--- Dataset excerpt ---
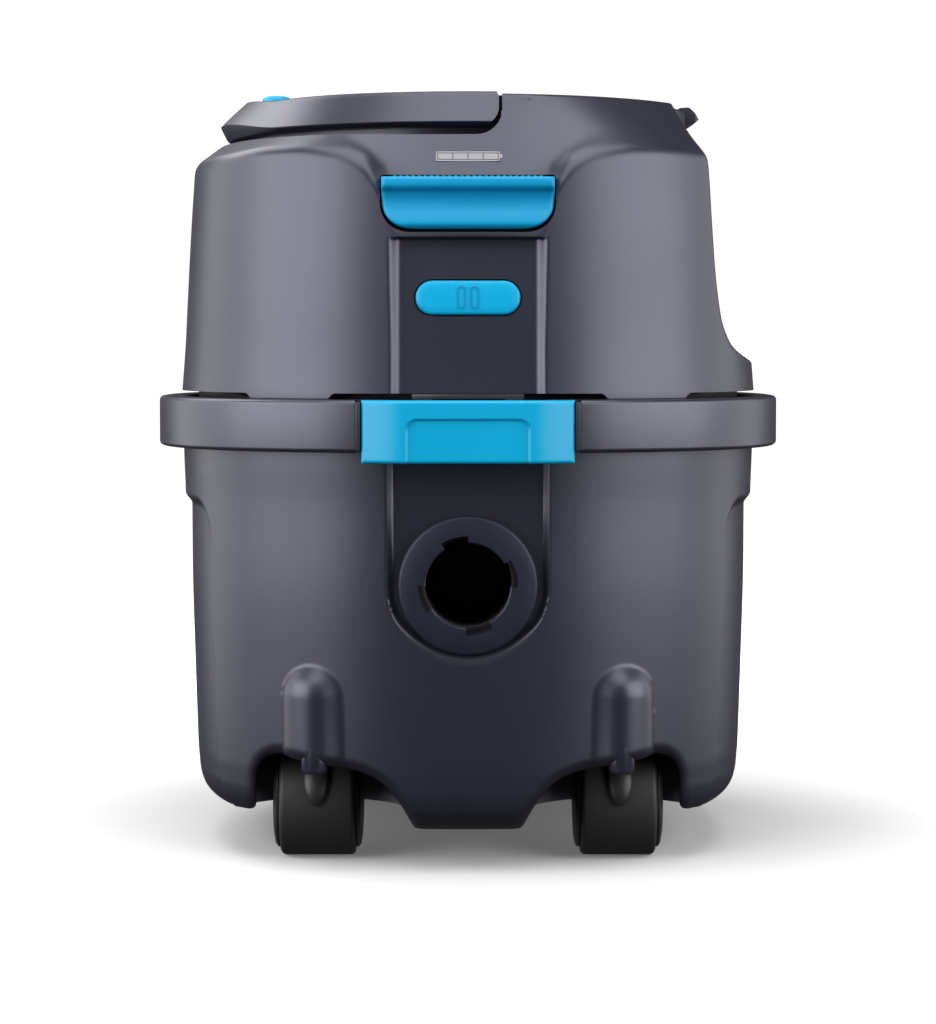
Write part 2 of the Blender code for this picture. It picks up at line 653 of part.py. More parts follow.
def foot_pedal():
    low, high = 322.4, 347.8
    scoop = [(-157.5, low + 1), (-155.3, low + 7), (-153.6, low + 13), (-154.5, low + 18)]
    lip = [(-158, high - 5.6), (-159.5, high - 5), (-159.5, high - 1), (-158, high)]
    side = [(-141, low + 1), (-152.5, low), *scoop, *lip, (-141, high)]
    pedal = add("foot_pedal", prism(side, -42.8, 42.8, "X"), "blue_plastic", PEDAL_PIN)
    keep = rounded((-42.8, low - 0.1), (42.8, high + 0.1), (14, 14, 1.5, 1.5))
    combine(pedal, "INTERSECT", [helper("pedal_outline", prism(keep, -170, -130, "Y"))])
    cut(pedal, helper("pedal_bore", cylinder(PEDAL_PIN, 1.9, 120, "X", 16)))
    add("pedal_pin", cylinder(PEDAL_PIN, 1.6, 92, "X", 16), "steel")


def power_button():
    cap = panel_frame(prism(pill(26, 8.5, 288.5), PANEL_FOOT_Y - 1.6, PANEL_FOOT_Y + 6.5, "Y"))
    soften(add("power_button", cap, "blue_plastic", (0, -153.8, 288.5)), 1.0)


def front_latch():
    front = [(-52.3, -174), (-42, -178.6), (-32, -181), (32, -181), (42, -178.6), (52.3, -174)]
    back = [(52.3, -169.6), (32, -175.6), (-32, -175.6), (-52.3, -169.6)]
    latch = add("front_latch", prism([*front, *back], 207, RING_HIGH, "Z"), "blue_plastic", LATCH_PIN)
    panel = rounded((-30.6, 200), (30.6, 229), (0, 0, 6, 6))
    cut(latch, helper("latch_panel", prism(panel, -190, -179.8, "Y")))
    y, z = LATCH_PIN.y, LATCH_PIN.z
    ear = [(-176.2, z - 5), *arc((y, z), 3.4, -90, 90, 8), (-176.2, z + 3.6)]
    ears = [helper(f"latch_ear_{k}", prism(ear, x, x + 5, "X")) for k, x in enumerate((-35, 30))]
    claw = box((-12, -176.2, 213), (12, -162.6, 218))
    join(latch, *ears, helper("latch_claw", claw))
    cut(latch, helper("latch_bore", cylinder(LATCH_PIN, 1.8, 100, "X", 16)))
    add("latch_pin", cylinder(LATCH_PIN, 1.5, 74, "X", 16), "steel")
    plate = [(-149.6, 238.6), (-149.6, 240.7), (-166, 240.7), (-166, 238.6)]
    lug = [*plate, (-166, z + 3), *arc((y, z), 3.4, 70, 290, 10), (-163.4, z - 2), (-163.4, 238.6)]
    flange = add("latch_bracket", prism(plate, -27.5, 27.5, "X"), "dark_plastic")
    join(flange, *[helper(f"latch_lug_{k}", prism(lug, x, x + 9, "X")) for k, x in enumerate((-27, 18))])
    cut(flange, helper("bracket_pin_bore", cylinder(LATCH_PIN, 1.8, 100, "X", 16)))


# ---------------------------------------------------------------- casters

def caster_fork(name, left, rear):
    axle = Vector((CASTER_X, -CASTER_Y - TRAIL, WHEEL_RADIUS))
    near, far = (CASTER_X - 23.2, axle.y - 14), (CASTER_X + 23.2, -CASTER_Y + 11)
    bridge = mirrored(prism(rounded(near, far, (6, 6, 8, 8), 4), 61.2, 65.6), left, rear)
    swivel = (CASTER_X * (-1 if left else 1), CASTER_Y * (1 if rear else -1), 0)
    fork = add(f"caster_fork_{name}", bridge, "caster_black", swivel)
    pieces = [("stem", cylinder((CASTER_X, -CASTER_Y, (STEM_TOP + 63) / 2), 5, STEM_TOP - 63, segments=16))]
    for k, x in enumerate((-23.2, 19.9)):
        cheek = [*arc((axle.y, axle.z), 26, 155, 385, 14), (axle.y + 13, 62), (axle.y - 13, 62)]
        mesh = prism(cheek, CASTER_X + x, CASTER_X + x + 3.3, "X")
        pieces.append((f"cheek_{k}", mesh))
    pieces.append(("nose", caster_nose(axle)))
    join(fork, *[helper(f"fork_{part}_{name}", mirrored(mesh, left, rear)) for part, mesh in pieces])
    cut(fork, helper(f"fork_bore_{name}", mirrored(cylinder(axle, 3.3, 80, "X", 20), left, rear)))
    pin = mirrored(cylinder(axle, 3, 45.6, "X", 20), left, rear)
    add(f"caster_axle_{name}", pin, "steel")


def caster_nose(axle):
    """The bullet-shaped spine that comes down in front of the wheel to a point."""
    near, far, half = WHEEL_RADIUS + 0.9, WHEEL_RADIUS + 4.2, 6.5
    rings = []
    for degrees in (95, 80, 65, 50, 38, 26, 14, 6, 1):
        angle = math.radians(degrees)
        width = half * min(1, math.sin(min(math.pi / 2, math.radians(degrees) * 1.9 + 0.05)))
        depth = near + (far - near) * (0.35 + 0.65 * width / half)
        out = Vector((0, -math.cos(angle), math.sin(angle)))
        middle = (near + depth) / 2
        section = [(-1, near), (1, near), (1, middle), (0.6, depth), (-0.6, depth), (-1, middle)]
        rings.append([axle + out * reach + Vector((x * width, 0, 0)) for x, reach in section])
    return loft(rings)


def caster_wheel(name, left, rear):
    centre = Vector((CASTER_X * (-1 if left else 1), (CASTER_Y + TRAIL) * (1 if rear else -1), WHEEL_RADIUS))
    bore, half = 3.3, WHEEL_HALF
    shoulder = [(WHEEL_RADIUS - 3, half), (WHEEL_RADIUS - 0.9, half - 0.9), (WHEEL_RADIUS, half - 3)]
    near_side = [(radius, -x) for radius, x in shoulder]
    profile = [(bore, -half), *near_side, *shoulder[::-1], (bore, half)]
    add(f"caster_wheel_{name}", turned(profile, "X", centre, 32), "wheel_rubber", centre)


def main():
    clear_scene()
    make_materials()
    tub_shell()
    bumper_ring()
    inlet()
    dust_bag()
    latch_catch()
    hinge_parts()
    head_shell()
    battery_gauge()
    motor_deck()
    motor_filter()
    motor()
    exhaust()
    battery()
    electronics()
    battery_lid()
    carry_handle()
    foot_pedal()
    power_button()
    front_latch()
    for corner in CORNERS:
        caster_fork(*corner)
        caster_wheel(*corner)


main()
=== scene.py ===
"""Looks of the compact tub vacuum: smooth shells, procedural plastics, soft studio light.

Shape functions work in millimetres, as the CAD does, and meshes are scaled to metres as they are made.
"""

import json
import math

import bmesh
import bpy
import numpy as np
from mathutils import Matrix, Vector

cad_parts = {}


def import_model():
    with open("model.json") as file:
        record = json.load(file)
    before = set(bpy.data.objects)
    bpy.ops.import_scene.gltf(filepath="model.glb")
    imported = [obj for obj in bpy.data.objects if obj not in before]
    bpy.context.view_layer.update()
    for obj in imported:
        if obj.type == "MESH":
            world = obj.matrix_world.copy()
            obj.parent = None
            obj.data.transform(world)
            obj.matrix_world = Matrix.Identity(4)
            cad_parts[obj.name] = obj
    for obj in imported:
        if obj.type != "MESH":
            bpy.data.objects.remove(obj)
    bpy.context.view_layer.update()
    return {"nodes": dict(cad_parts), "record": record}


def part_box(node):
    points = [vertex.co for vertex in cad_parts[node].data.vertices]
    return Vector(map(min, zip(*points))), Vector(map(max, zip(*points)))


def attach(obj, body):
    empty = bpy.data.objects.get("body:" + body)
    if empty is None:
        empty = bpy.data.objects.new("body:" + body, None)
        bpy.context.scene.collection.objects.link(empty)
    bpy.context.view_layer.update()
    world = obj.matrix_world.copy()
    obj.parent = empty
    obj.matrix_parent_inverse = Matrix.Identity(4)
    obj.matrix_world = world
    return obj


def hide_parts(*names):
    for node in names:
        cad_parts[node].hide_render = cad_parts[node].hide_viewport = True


MM = 0.001

# All lengths below are in millimetres, and each table is (height, half width) unless it says otherwise.
# The plan is a superellipse of this power, deeper than wide by DEPTH_OVER_WIDTH on each side.
POWER = 2.5
DEPTH_OVER_WIDTH = 8
WALL = 3
FLOOR_TOP, TUB_TOP = 23.5, 238
RING_LOW, RING_HIGH = 212, 238
HEAD_LOW, HEAD_WIDTH, HEAD_DEPTH = 241, 154.6, 162.6
RIM_HEIGHT, RIM_RADIUS = 391.5, 125
DECK_HEIGHT, LEDGE_HEIGHT = 381, 375.4

TUB_SIDE = [
    (20, 126), (21.2, 133), (24, 140), (27.5, 144.6), (32, 147.6), (38, 149.2), (44, 149.8), (52, 150.4),
    (98, 151.8), (141, 152.9), (185, 153.1), (207, 153.8), (TUB_TOP, 154.3),
]
HEAD_SIDE = [(HEAD_LOW, 154.6), (266, 152.7), (289, 151.5), (325, 149.5), (365, 146.8)]
# (height, x) of the flat that cuts the head's right side
HEAD_FLAT = [
    (238, 155.5), (254.4, 155.4), (255.6, 153.6), (257.8, 148), (261, 141.5), (265, 136.6),
    (271, 133), (279, 130.2), (302, 126.9), (330, 124.8), (355, 123.2), (359.5, 122.6),
    (362.5, 121.4), (366.6, 118.8), (373, 114.7), (382, 110.4), (395, 105),
]
# (distance from the middle, height) of the crest where the head's front wall meets its slope
CREST = [
    (0, 321), (35, 321), (38.6, 322.8), (42.3, 329.7), (47.8, 344.6), (56.2, 354.6),
    (68.7, 359.5), (92, 362.6), (108, 362.7), (128, 361.3), (146, 360), (170, 359.6),
]
REAR_CREST = 359.6
LEFT_RIM_DROP = 12.5

# How deep the tub's side panels are sunk
PANEL_STEP = 3.4

INLET_HEIGHT = 146
RECESS_HALF, RECESS_Y, RECESS_RADIUS = 39.8, -155.5, 40
PANEL_LEAN, PANEL_FOOT_Y = math.radians(4.4), -157.5
LID_EDGE, LID_CUT, LID_FOOT = 15.5, 17.2, 376.1
GROOVE_HEIGHT = 370.2
LID_BUTTON_X = -104.5
LID_TOP = 391
# (x, height) of the pins that the lid and the handle turn on
LID_PIN, HANDLE_PIN = (12.5, 388), (30, 386.5)
POWER_BUTTON_HEIGHT = 288.5
# Cutters reach this far past the body
FAR = 200
CASTER_X, CASTER_Y, TRAIL = 77.6, 79, 12
WHEEL_RADIUS, WHEEL_HALF = 30, 19.4
POCKET_RADIUS, POCKET_TOP = 47.3, 67
STEM_TOP = 79

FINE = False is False

# The tint of the grey plastic's reflections
SHEEN = (0.82, 0.82, 1.0)

# Strength of the world for everything but the camera, and for the camera
AMBIENT, BACKDROP = 0.06, 1.1
# The floor's own light near the object and far from it, and where the change starts and ends, in metres
FLOOR_GLOW = (0.1, 1.05)
FLOOR_REACH = (0.12, 0.62)
# name, place, size and power of each area lamp, in metres and watts
LAMPS = [
    ("key_left", (-1.27, -0.79, 0.62), (1.6, 1.3), 28),
    ("key_right", (1.27, -0.79, 0.62), (1.6, 1.3), 25),
    ("side_left", (-1.45, 0.5, 0.45), (1.3, 1.3), 9),
    ("side_right", (1.45, 0.5, 0.45), (1.3, 1.3), 7),
    ("overhead", (0, -0.55, 1.8), (1.6, 1.9), 29),
    ("top_left", (-0.85, 0.7, 1.35), (0.9, 0.9), 10),
]
LAMP_TARGET = (0, 0, 0.2)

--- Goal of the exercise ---
Beginning at the first line above, repeat exactly until the line containing "-153.8, 288.5)), 1.0)", which is included.

--- Full response ---
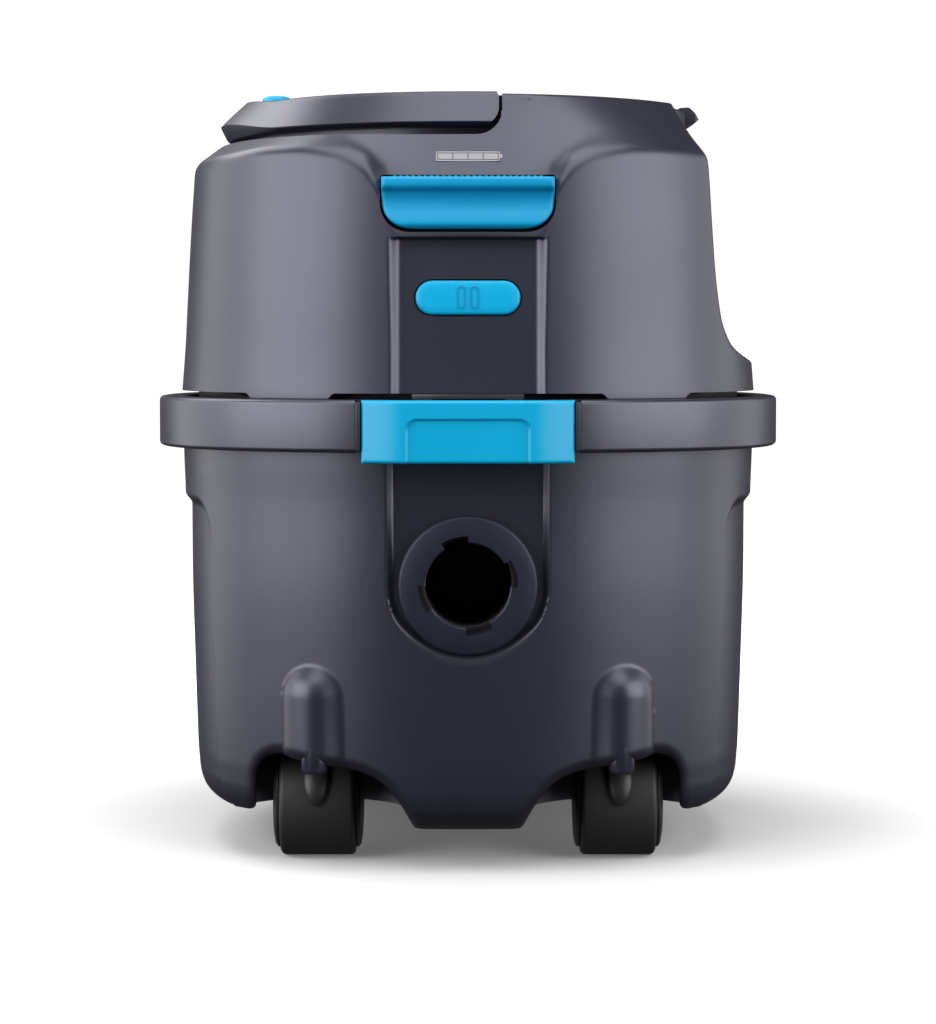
Write part 2 of the Blender code for this picture. It picks up at line 653 of part.py. More parts follow.
def foot_pedal():
    low, high = 322.4, 347.8
    scoop = [(-157.5, low + 1), (-155.3, low + 7), (-153.6, low + 13), (-154.5, low + 18)]
    lip = [(-158, high - 5.6), (-159.5, high - 5), (-159.5, high - 1), (-158, high)]
    side = [(-141, low + 1), (-152.5, low), *scoop, *lip, (-141, high)]
    pedal = add("foot_pedal", prism(side, -42.8, 42.8, "X"), "blue_plastic", PEDAL_PIN)
    keep = rounded((-42.8, low - 0.1), (42.8, high + 0.1), (14, 14, 1.5, 1.5))
    combine(pedal, "INTERSECT", [helper("pedal_outline", prism(keep, -170, -130, "Y"))])
    cut(pedal, helper("pedal_bore", cylinder(PEDAL_PIN, 1.9, 120, "X", 16)))
    add("pedal_pin", cylinder(PEDAL_PIN, 1.6, 92, "X", 16), "steel")


def power_button():
    cap = panel_frame(prism(pill(26, 8.5, 288.5), PANEL_FOOT_Y - 1.6, PANEL_FOOT_Y + 6.5, "Y"))
    soften(add("power_button", cap, "blue_plastic", (0, -153.8, 288.5)), 1.0)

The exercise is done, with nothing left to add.